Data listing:
┏━━

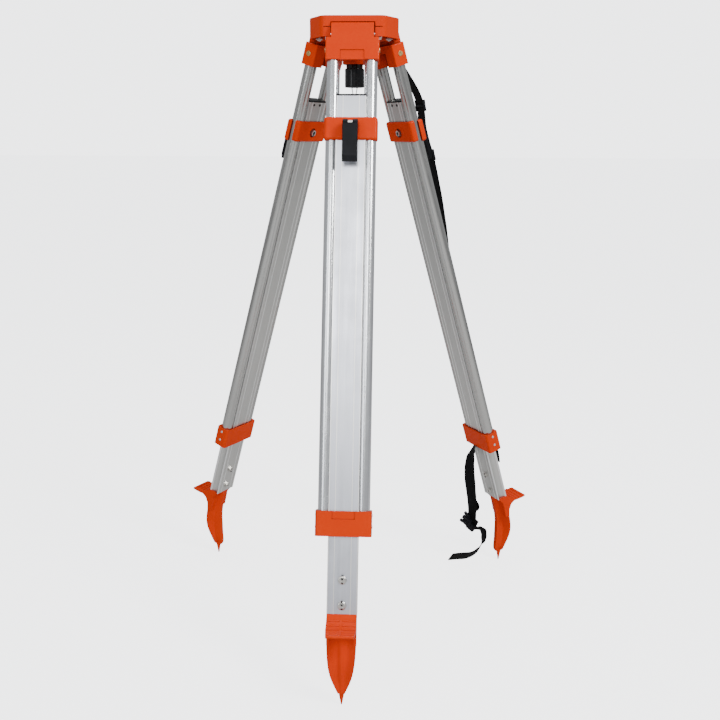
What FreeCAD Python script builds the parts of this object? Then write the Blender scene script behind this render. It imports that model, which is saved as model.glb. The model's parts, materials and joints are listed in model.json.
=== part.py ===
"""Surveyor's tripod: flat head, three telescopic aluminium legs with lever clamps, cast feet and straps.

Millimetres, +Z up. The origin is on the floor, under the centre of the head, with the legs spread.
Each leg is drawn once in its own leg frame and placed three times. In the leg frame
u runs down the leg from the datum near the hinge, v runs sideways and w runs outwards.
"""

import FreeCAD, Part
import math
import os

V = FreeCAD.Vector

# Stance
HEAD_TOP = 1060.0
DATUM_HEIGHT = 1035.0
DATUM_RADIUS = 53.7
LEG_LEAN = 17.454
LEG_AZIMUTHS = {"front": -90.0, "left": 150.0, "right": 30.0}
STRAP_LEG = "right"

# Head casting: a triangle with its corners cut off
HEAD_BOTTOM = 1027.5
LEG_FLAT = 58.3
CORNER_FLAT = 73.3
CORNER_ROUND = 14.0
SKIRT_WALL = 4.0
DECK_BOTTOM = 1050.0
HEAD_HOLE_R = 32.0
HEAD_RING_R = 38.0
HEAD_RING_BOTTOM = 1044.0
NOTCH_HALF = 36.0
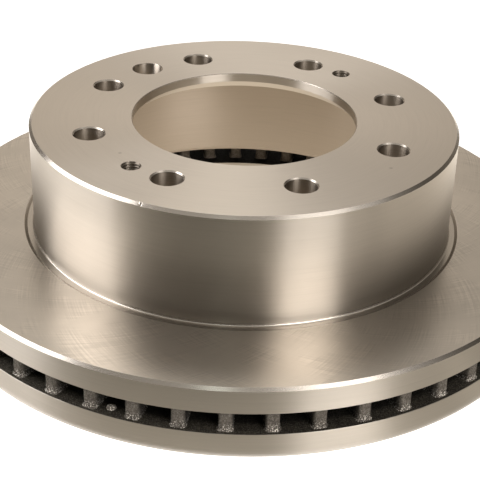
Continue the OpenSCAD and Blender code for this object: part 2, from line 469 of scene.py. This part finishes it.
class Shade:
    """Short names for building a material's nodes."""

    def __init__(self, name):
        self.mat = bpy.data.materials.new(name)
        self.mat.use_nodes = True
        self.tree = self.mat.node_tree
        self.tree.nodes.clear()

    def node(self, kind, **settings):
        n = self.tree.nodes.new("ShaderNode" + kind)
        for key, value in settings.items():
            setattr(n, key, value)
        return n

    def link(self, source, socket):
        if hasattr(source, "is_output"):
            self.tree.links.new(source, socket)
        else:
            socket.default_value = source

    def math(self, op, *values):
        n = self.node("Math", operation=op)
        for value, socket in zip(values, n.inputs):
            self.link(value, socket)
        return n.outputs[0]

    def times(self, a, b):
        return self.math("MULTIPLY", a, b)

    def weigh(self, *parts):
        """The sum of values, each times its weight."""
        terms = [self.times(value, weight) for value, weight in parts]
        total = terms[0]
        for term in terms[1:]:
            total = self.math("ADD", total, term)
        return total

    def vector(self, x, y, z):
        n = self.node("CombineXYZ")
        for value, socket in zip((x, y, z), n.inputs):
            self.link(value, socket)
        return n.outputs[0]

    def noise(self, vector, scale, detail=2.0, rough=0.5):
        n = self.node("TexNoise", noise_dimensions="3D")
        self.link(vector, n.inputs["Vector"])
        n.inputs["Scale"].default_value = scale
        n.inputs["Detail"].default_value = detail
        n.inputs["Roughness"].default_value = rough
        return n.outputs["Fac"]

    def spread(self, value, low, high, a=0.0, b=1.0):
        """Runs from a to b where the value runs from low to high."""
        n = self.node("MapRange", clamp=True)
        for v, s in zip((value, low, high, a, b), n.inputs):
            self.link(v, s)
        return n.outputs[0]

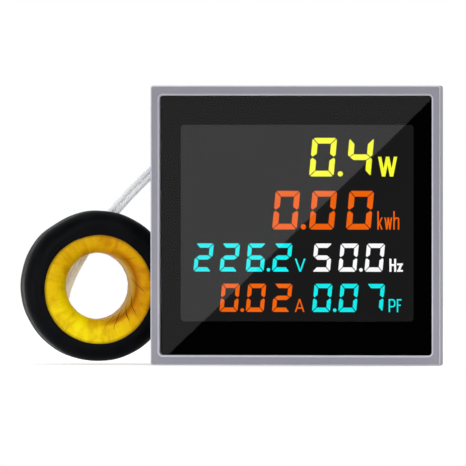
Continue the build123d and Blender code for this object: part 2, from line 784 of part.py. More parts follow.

┗━━

# [Aim of the exercise]
Every entry must be output again, exactly as written above.

# [Problem solution]
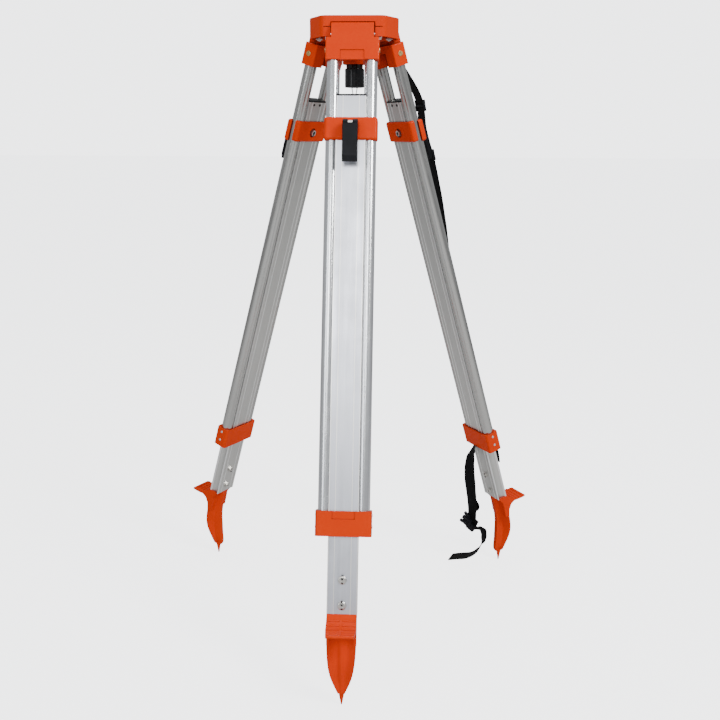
What FreeCAD Python script builds the parts of this object? Then write the Blender scene script behind this render. It imports that model, which is saved as model.glb. The model's parts, materials and joints are listed in model.json.
=== part.py ===
"""Surveyor's tripod: flat head, three telescopic aluminium legs with lever clamps, cast feet and straps.

Millimetres, +Z up. The origin is on the floor, under the centre of the head, with the legs spread.
Each leg is drawn once in its own leg frame and placed three times. In the leg frame
u runs down the leg from the datum near the hinge, v runs sideways and w runs outwards.
"""

import FreeCAD, Part
import math
import os

V = FreeCAD.Vector

# Stance
HEAD_TOP = 1060.0
DATUM_HEIGHT = 1035.0
DATUM_RADIUS = 53.7
LEG_LEAN = 17.454
LEG_AZIMUTHS = {"front": -90.0, "left": 150.0, "right": 30.0}
STRAP_LEG = "right"

# Head casting: a triangle with its corners cut off
HEAD_BOTTOM = 1027.5
LEG_FLAT = 58.3
CORNER_FLAT = 73.3
CORNER_ROUND = 14.0
SKIRT_WALL = 4.0
DECK_BOTTOM = 1050.0
HEAD_HOLE_R = 32.0
HEAD_RING_R = 38.0
HEAD_RING_BOTTOM = 1044.0
NOTCH_HALF = 36.0
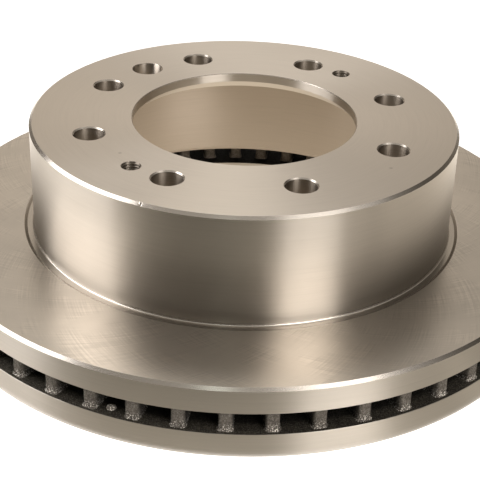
Continue the OpenSCAD and Blender code for this object: part 2, from line 469 of scene.py. This part finishes it.
class Shade:
    """Short names for building a material's nodes."""

    def __init__(self, name):
        self.mat = bpy.data.materials.new(name)
        self.mat.use_nodes = True
        self.tree = self.mat.node_tree
        self.tree.nodes.clear()

    def node(self, kind, **settings):
        n = self.tree.nodes.new("ShaderNode" + kind)
        for key, value in settings.items():
            setattr(n, key, value)
        return n

    def link(self, source, socket):
        if hasattr(source, "is_output"):
            self.tree.links.new(source, socket)
        else:
            socket.default_value = source

    def math(self, op, *values):
        n = self.node("Math", operation=op)
        for value, socket in zip(values, n.inputs):
            self.link(value, socket)
        return n.outputs[0]

    def times(self, a, b):
        return self.math("MULTIPLY", a, b)

    def weigh(self, *parts):
        """The sum of values, each times its weight."""
        terms = [self.times(value, weight) for value, weight in parts]
        total = terms[0]
        for term in terms[1:]:
            total = self.math("ADD", total, term)
        return total

    def vector(self, x, y, z):
        n = self.node("CombineXYZ")
        for value, socket in zip((x, y, z), n.inputs):
            self.link(value, socket)
        return n.outputs[0]

    def noise(self, vector, scale, detail=2.0, rough=0.5):
        n = self.node("TexNoise", noise_dimensions="3D")
        self.link(vector, n.inputs["Vector"])
        n.inputs["Scale"].default_value = scale
        n.inputs["Detail"].default_value = detail
        n.inputs["Roughness"].default_value = rough
        return n.outputs["Fac"]

    def spread(self, value, low, high, a=0.0, b=1.0):
        """Runs from a to b where the value runs from low to high."""
        n = self.node("MapRange", clamp=True)
        for v, s in zip((value, low, high, a, b), n.inputs):
            self.link(v, s)
        return n.outputs[0]

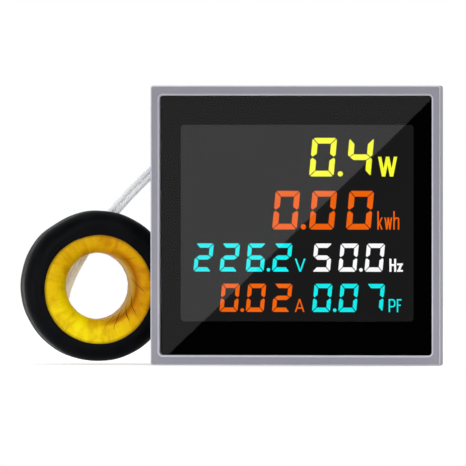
Continue the build123d and Blender code for this object: part 2, from line 784 of part.py. More parts follow.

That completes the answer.